Set task: Extract exactly those lines that lie between the start of the material and the line with "return Part.Wire([edge for", including both boundary lines and no others.
________________
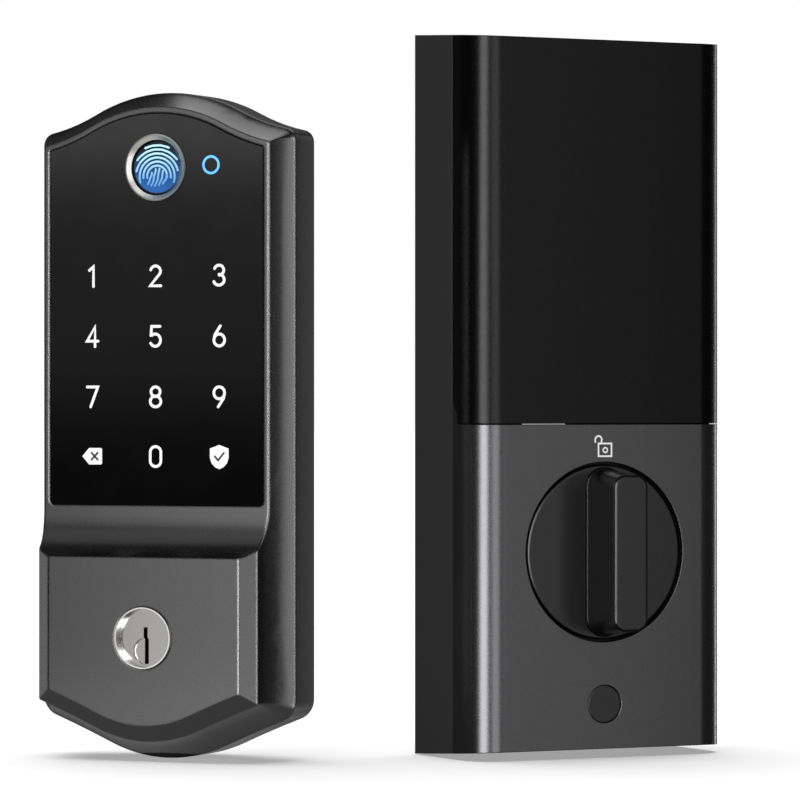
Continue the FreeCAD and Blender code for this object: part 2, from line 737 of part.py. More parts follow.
def bar_section(width, length, corner, level):
    """Upright oblong section of the grip with rounded corners."""
    side, end = width / 2, length / 2
    mid = corner * (1 - math.sqrt(0.5))
    edges = []
    for across, up in ((1, 1), (-1, 1), (-1, -1), (1, -1)):
        flank = at(across * side, TURN_Z + up * (end - corner), level)
        bend = at(across * (side - mid), TURN_Z + up * (end - mid), level)
        brow = at(across * (side - corner), TURN_Z + up * end, level)
        ends = (flank, brow) if across == up else (brow, flank)
        edges.append(Part.Arc(ends[0], bend, ends[1]).toShape())
    joins = [Part.makeLine(edges[i - 1].lastVertex().Point, edges[i].firstVertex().Point) for i in range(4)]
    return Part.Wire([edge for pair in zip(joins, edges) for edge in pair])


def thumb_turn_grip():
    width, length, corner = GRIP_TOP
    grown = 2 * GRIP_EDGE
    top = TURN_DISC_LEVEL + GRIP_TALL
    foot = bar_section(*GRIP_FOOT, TURN_DISC_LEVEL)
    brow = bar_section(width + grown, length + grown, corner + GRIP_EDGE, top - GRIP_EDGE)
    crown = bar_section(width, length, corner, top)
    return Part.makeLoft([foot, brow, crown], True, True)


def thumb_turn_bush():
    low = TURN_DISC_LEVEL - TURN_DISC_THICK - 2.2
    return tube(0, TURN_Z, BUSH_R, TURN_SHAFT_R + RUN, low, low + 1.9)


def retaining_ring():
    return tube(0, TURN_Z, TURN_SHAFT_R + 2.0, TURN_SHAFT_R - 0.8, 26.65, 27.45)


# ---- gear train ----

def gear(place, teeth, phase_deg, levels):
    """Spur gear with involute teeth, thinned for backlash; phase_deg is where a tooth points."""
    pen = fcgear.FCWireBuilder()
    involute.CreateExternalGear(pen, MODULE, teeth, 20, True, shiftCoeff=BACKLASH_SHIFT)
    face = Part.Face(Part.Wire([curve.toShape() for curve in pen.wire]))
    solid = face.extrude(Vector(0, 0, levels[1] - levels[0]))
    solid.rotate(Vector(), Vector(0, 0, 1), phase_deg)
    solid.rotate(Vector(), Vector(1, 0, 0), 90)
    solid.translate(at(*place, levels[0]))
    return solid


def centre_distance(teeth, more_teeth):
    return MODULE * (teeth + more_teeth) / 2


def polar(centre, distance, angle_deg):
    angle = math.radians(angle_deg)
    return (centre[0] + distance * math.cos(angle), centre[1] + distance * math.sin(angle))


def gear_b_place():
    return polar(GEAR_A, centre_distance(WHEEL_TEETH, PINION_TEETH), GEAR_B_ANGLE)


def motor_place():
    return polar(gear_b_place(), centre_distance(WHEEL_TEETH, PINION_TEETH), MOTOR_ANGLE)


def bearing_deg(start, end):
    return math.degrees(math.atan2(end[1] - start[1], end[0] - start[0]))


def meshing_phase(start, teeth, phase_deg, end, more_teeth):
    """Phase of a gear at end so that its teeth fall in the gaps of the one at start."""
    bearing = bearing_deg(start, end)
    along = (bearing - phase_deg) * teeth / 360
    return bearing + 180 - 360 / more_teeth * (0.5 - along)


def drive_gear():
    """Output gear and hub on the thumb turn's axis; the door's tailpiece enters it from behind."""
    centre = (0, TURN_Z)
    hub = rod(0, TURN_Z, HUB_R, BASE_FLOOR + 0.1, 23.8)
    journal = rod(0, TURN_Z, HUB_JOURNAL_R, 2.0, BASE_FLOOR + 0.1)
    body = joined(gear(centre, DRIVE_TEETH, 0, DRIVE_LEVELS), hub, journal)
    half, tall = TAIL[0] / 2 + 0.25, TAIL[1] / 2 + 0.25
    slot = block(-half, half, TURN_Z - tall, TURN_Z + tall, 0, 13.5)
    return body.cut([slot, square_key(3.4, 15.8, 30)])


def first_gear():
    phase = meshing_phase((0, TURN_Z), DRIVE_TEETH, 0, GEAR_A, PINION_TEETH)
    pinion = gear(GEAR_A, PINION_TEETH, phase, PINION_A_LEVELS)
    wheel = gear(GEAR_A, WHEEL_TEETH, 0, WHEEL_A_LEVELS)
    return joined(pinion, wheel).cut(rod(*GEAR_A, SHAFT_R + RUN, 0, 40))


def second_gear():
    place = gear_b_place()
    phase = meshing_phase(GEAR_A, WHEEL_TEETH, 0, place, PINION_TEETH)
    pinion = gear(place, PINION_TEETH, phase, PINION_B_LEVELS)
    wheel = gear(place, WHEEL_TEETH, 0, WHEEL_B_LEVELS)
    return joined(pinion, wheel).cut(rod(*place, SHAFT_R + RUN, 0, 40))


def motor_pinion():
    place = motor_place()
    phase = meshing_phase(gear_b_place(), WHEEL_TEETH, 0, place, PINION_TEETH)
    spindle = rod(*place, 0.9, 20.8, 21.4)
    return joined(gear(place, PINION_TEETH, phase, MOTOR_PINION_LEVELS), spindle)


def drive_motor():
    x, z = motor_place()
    can = rod(x, z, MOTOR_R, BASE_FLOOR, 19.6)
    boss = rod(x, z, 3.0, 19.6, 20.7)
    return joined(can, boss).cut(rod(x, z, 1.0, 18.5, 21))


def gear_shafts():
    top = GEARBOX_PLATE_LEVELS[1]
    return group([rod(x, z, SHAFT_R, 2.4, top) for x, z in (GEAR_A, gear_b_place())])


def gearbox_plate():
    low, high = GEARBOX_PLATE_LEVELS
    plate = block(-32.0, 32.0, 4.8, 80.0, low, high)
    plate = plate.cut(both_sides(block(26.8, 33, 40.5, 67.5, low - 1, high + 1)))
    holes = [rod(0, TURN_Z, TURN_SHAFT_R + 0.8, 0, 40)]
    holes += [rod(x, z, SHAFT_R, 0, 40) for x, z in (GEAR_A, gear_b_place())]
    holes += [rod(x, z, 1.1, 0, 40) for x, z in GEARBOX_CORNERS]
    return plate.cut(holes)


def gearbox_screws():
    top = GEARBOX_PLATE_LEVELS[1]
    return group([screw(x, z, top, 16.0, 1.0, 2.0, 1.3) for x, z in GEARBOX_CORNERS])


# ---- battery compartment and electronics ----

def battery_tray():
    half, low, high, back, front = TRAY
    tray = block(-half, half, low, high, back, front)
    wall = TRAY_WALL
    tray = tray.cut(block(wall - half, half - wall, low + wall, high - wall, back + wall - 0.3, front + 1))
    ribs = []
    for step in (-1, 0, 1):
        x = step * CELL_PITCH
        ribs.append(block(x - 0.3, x + 0.3, low + 12, high - 12, back, back + 4.0))
    feet = []
    for x in (-27.0, 27.0):
        feet += [rod(x, z, 2.4, MAIN_BOARD[3] + BOARD_THICK, back) for z in (118.0, 170.0)]
    return joined(tray, *ribs, *feet)


def cell_columns():
    """Each cell's x, and whether its plus end is up."""
    return [((index - 1.5) * CELL_PITCH, index % 2 == 0) for index in range(4)]


def cell_room():
    low, high = TRAY[1] + TRAY_WALL + CONTACT_THICK, TRAY[2] - TRAY_WALL - CONTACT_THICK
    return low, high


def cell_span(plus_up):
    low, high = cell_room()
    return (high - CELL_LONG, high) if plus_up else (low, low + CELL_LONG)


def batteries():
    cells = []
    for x, plus_up in cell_columns():
        low, high = cell_span(plus_up)
        body_low = low if plus_up else low + 1.0
        can = Part.makeCylinder(CELL_R, CELL_LONG - 1.0, at(x, body_low, CELL_LEVEL))
        nub = Part.makeCylinder(2.7, CELL_LONG, at(x, low, CELL_LEVEL))
        cells.append(joined(can, nub))
    return group(cells)


def battery_contacts():
    low, high = cell_room()
    parts = []
    for x, plus_up in cell_columns():
        for z in (low - CONTACT_THICK, high):
            parts.append(block(x - 6.4, x + 6.4, z, z + CONTACT_THICK, CELL_LEVEL - 5.5, CELL_LEVEL + 5.5))
        cell_low, cell_high = cell_span(plus_up)
        span = (low, cell_low) if plus_up else (cell_high, high)
        parts.append(coil(x, CELL_LEVEL, span[0] + 0.02, span[1] - 0.02, 3.6, 0.4, 3))
    return group(parts)


def main_board():
    half, low, high, back = MAIN_BOARD
    front = back + BOARD_THICK
    board = block(-half, half, low, high, back, front)
    board = board.cut(both_sides(rod(PLATE_SCREW[0], PLATE_SCREW[1], 3.6, 0, 20)))
    chips = [block(*place, front, front + tall) for place, tall in MAIN_CHIPS]
    chips.append(rod(14, 130, 3.2, front, front + 5.0))
    switch = block(BUTTON[0] - 2.5, BUTTON[0] + 2.5, BUTTON[1] - 2.5, BUTTON[1] + 2.5, front, front + 2.4)
    board = joined(board, *chips, switch)
    return board.cut(rod(*BUTTON, 1.6, front + 0.8, 30))


def reset_button():
    front = MAIN_BOARD[3] + BOARD_THICK
    return rod(*BUTTON, 1.55, front + 1.4, front + 4.0)


def cable_socket():
    front = MAIN_BOARD[3] + BOARD_THICK
    socket = block(-8, 8, SOCKET_Z - 3.5, SOCKET_Z + 3.5, front, front + 7.0)
    return socket.cut(block(-6.8, 6.8, SOCKET_Z - 2.3, SOCKET_Z + 2.3, front + 1.2, front + 8))


def position_sensor():
    """Small circuit beside the output gear that reads the thumb turn's angle."""
    board = block(-32.0, -22.5, 68.2, 73.2, BASE_FLOOR, BASE_FLOOR + 5.0)
    return joined(board, block(-24.5, -22.5, 69.0, 72.0, BASE_FLOOR + 5.0, BASE_FLOOR + 8.0))


EXTERIOR_PARTS = {
    "keypad_housing": keypad_housing,
    "keypad_panel": keypad_panel,
    "keypad_light_guide": light_guide,
    "keypad_board": keypad_board,
    "status_light_pipe": status_light,
    "fingerprint_ring": fingerprint_ring,
    "fingerprint_sensor": fingerprint_sensor,
    "buzzer": buzzer,
    "keypad_back_plate": back_plate,
    "back_plate_screws": back_plate_screws,
    "rear_gasket": rear_gasket,
    "cable_grommet": cable_grommet,
    "mounting_posts": mounting_posts,
    "cylinder_housing": cylinder_housing,
    "key_plug": key_plug,
    "key_pins": key_pins,
    "driver_pins": driver_pins,
    "pin_springs": pin_springs,
    "plug_cam": plug_cam,
    "tailpiece": tailpiece,
}

INTERIOR_PARTS = {
    "interior_base": interior_base,
    "mounting_plate": mounting_plate,
    "plate_screws": plate_screws,
    "chassis": chassis,
    "chassis_screws": chassis_screws,
    "faceplate": faceplate,
    "emblem_plate": emblem_plate,
    "battery_cover": battery_cover,
    "thumb_turn_disc": thumb_turn_disc,
    "thumb_turn_grip": thumb_turn_grip,
    "thumb_turn_bush": thumb_turn_bush,
    "retaining_ring": retaining_ring,
    "drive_gear": drive_gear,
    "first_gear": first_gear,
    "second_gear": second_gear,
    "gear_shafts": gear_shafts,
    "motor_pinion": motor_pinion,
    "drive_motor": drive_motor,
    "gearbox_plate": gearbox_plate,
    "gearbox_screws": gearbox_screws,
    "position_sensor": position_sensor,
    "battery_tray": battery_tray,
    "batteries": batteries,
    "battery_contacts": battery_contacts,
    "main_board": main_board,
    "reset_button": reset_button,
    "cable_socket": cable_socket,
}


def standing(shape, foot, yaw):
    """A unit's part, turned and put where the unit stands."""
    placed = shape.copy()
    placed.rotate(Vector(), Vector(0, 0, 1), yaw)
    placed.translate(Vector(*foot, 0))
    return placed


def build_all():
    shapes = {}
    for node, make in EXTERIOR_PARTS.items():
        shapes[node] = standing(make(), KEYPAD_FOOT, KEYPAD_YAW)
    for node, make in INTERIOR_PARTS.items():
        shapes[node] = standing(make(), INNER_FOOT, INNER_YAW)
    return shapes


def centring(shapes):
    """Move that brings the middle of the pair's footprint to the origin."""
    box = Part.makeCompound(list(shapes.values())).optimalBoundingBox(False)
    return Vector(-box.Center.x, -box.Center.y, -box.ZMin)


def main():
    os.makedirs("parts", exist_ok=True)
    shapes = build_all()
    move = centring(shapes)
    print("moved by", move)
    for node, shape in shapes.items():
        shape.translate(move)
        shape.exportStep(f"parts/{node}.step")
        print(node, len(shape.Solids), "solids", round(shape.Volume, 1), "mm3", shape.isValid())


main()
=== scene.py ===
import json
import math

import bpy
from mathutils import Matrix, Vector

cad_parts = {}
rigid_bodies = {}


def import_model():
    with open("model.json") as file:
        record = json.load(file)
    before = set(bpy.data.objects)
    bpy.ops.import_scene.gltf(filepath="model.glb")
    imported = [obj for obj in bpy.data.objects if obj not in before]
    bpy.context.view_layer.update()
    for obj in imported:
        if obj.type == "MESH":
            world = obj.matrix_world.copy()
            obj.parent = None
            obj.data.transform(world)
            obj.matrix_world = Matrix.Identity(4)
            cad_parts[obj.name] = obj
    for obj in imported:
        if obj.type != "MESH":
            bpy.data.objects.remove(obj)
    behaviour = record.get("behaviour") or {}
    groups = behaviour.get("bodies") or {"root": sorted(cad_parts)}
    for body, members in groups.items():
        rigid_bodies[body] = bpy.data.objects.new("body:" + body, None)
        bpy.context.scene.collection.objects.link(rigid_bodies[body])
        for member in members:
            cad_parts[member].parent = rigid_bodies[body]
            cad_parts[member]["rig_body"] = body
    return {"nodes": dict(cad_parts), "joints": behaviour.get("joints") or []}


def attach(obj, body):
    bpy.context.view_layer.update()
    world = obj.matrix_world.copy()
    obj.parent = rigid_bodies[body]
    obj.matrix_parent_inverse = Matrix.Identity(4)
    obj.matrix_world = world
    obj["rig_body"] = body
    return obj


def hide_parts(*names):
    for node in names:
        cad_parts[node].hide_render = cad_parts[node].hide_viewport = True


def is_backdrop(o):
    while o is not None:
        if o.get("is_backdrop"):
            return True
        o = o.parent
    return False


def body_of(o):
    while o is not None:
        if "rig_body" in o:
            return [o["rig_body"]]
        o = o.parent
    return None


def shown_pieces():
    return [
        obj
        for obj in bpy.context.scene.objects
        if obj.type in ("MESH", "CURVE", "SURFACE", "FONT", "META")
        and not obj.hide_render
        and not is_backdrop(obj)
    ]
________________
Reply:
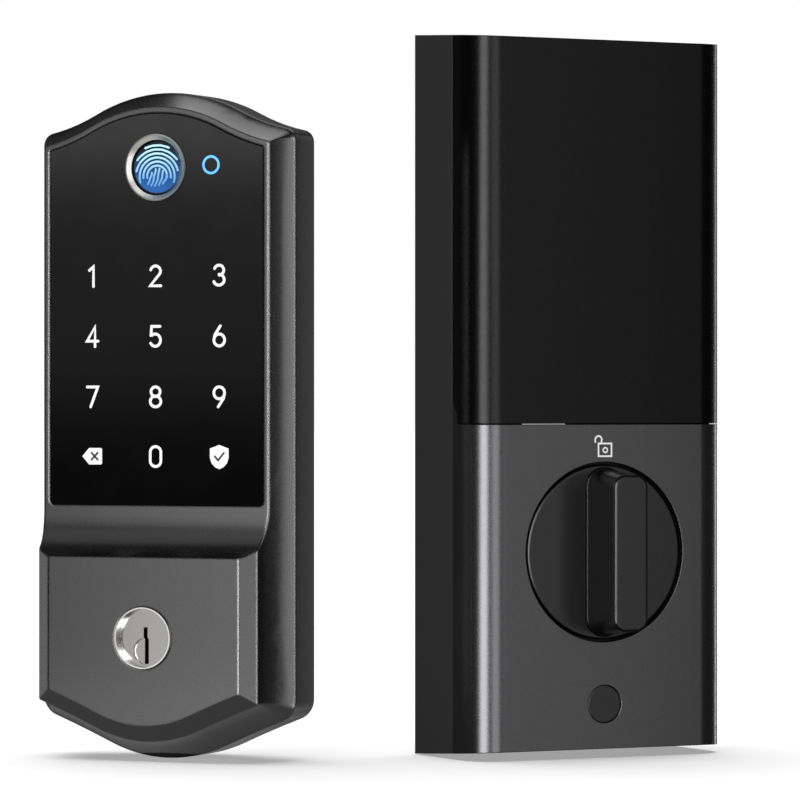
Continue the FreeCAD and Blender code for this object: part 2, from line 737 of part.py. More parts follow.
def bar_section(width, length, corner, level):
    """Upright oblong section of the grip with rounded corners."""
    side, end = width / 2, length / 2
    mid = corner * (1 - math.sqrt(0.5))
    edges = []
    for across, up in ((1, 1), (-1, 1), (-1, -1), (1, -1)):
        flank = at(across * side, TURN_Z + up * (end - corner), level)
        bend = at(across * (side - mid), TURN_Z + up * (end - mid), level)
        brow = at(across * (side - corner), TURN_Z + up * end, level)
        ends = (flank, brow) if across == up else (brow, flank)
        edges.append(Part.Arc(ends[0], bend, ends[1]).toShape())
    joins = [Part.makeLine(edges[i - 1].lastVertex().Point, edges[i].firstVertex().Point) for i in range(4)]
    return Part.Wire([edge for pair in zip(joins, edges) for edge in pair])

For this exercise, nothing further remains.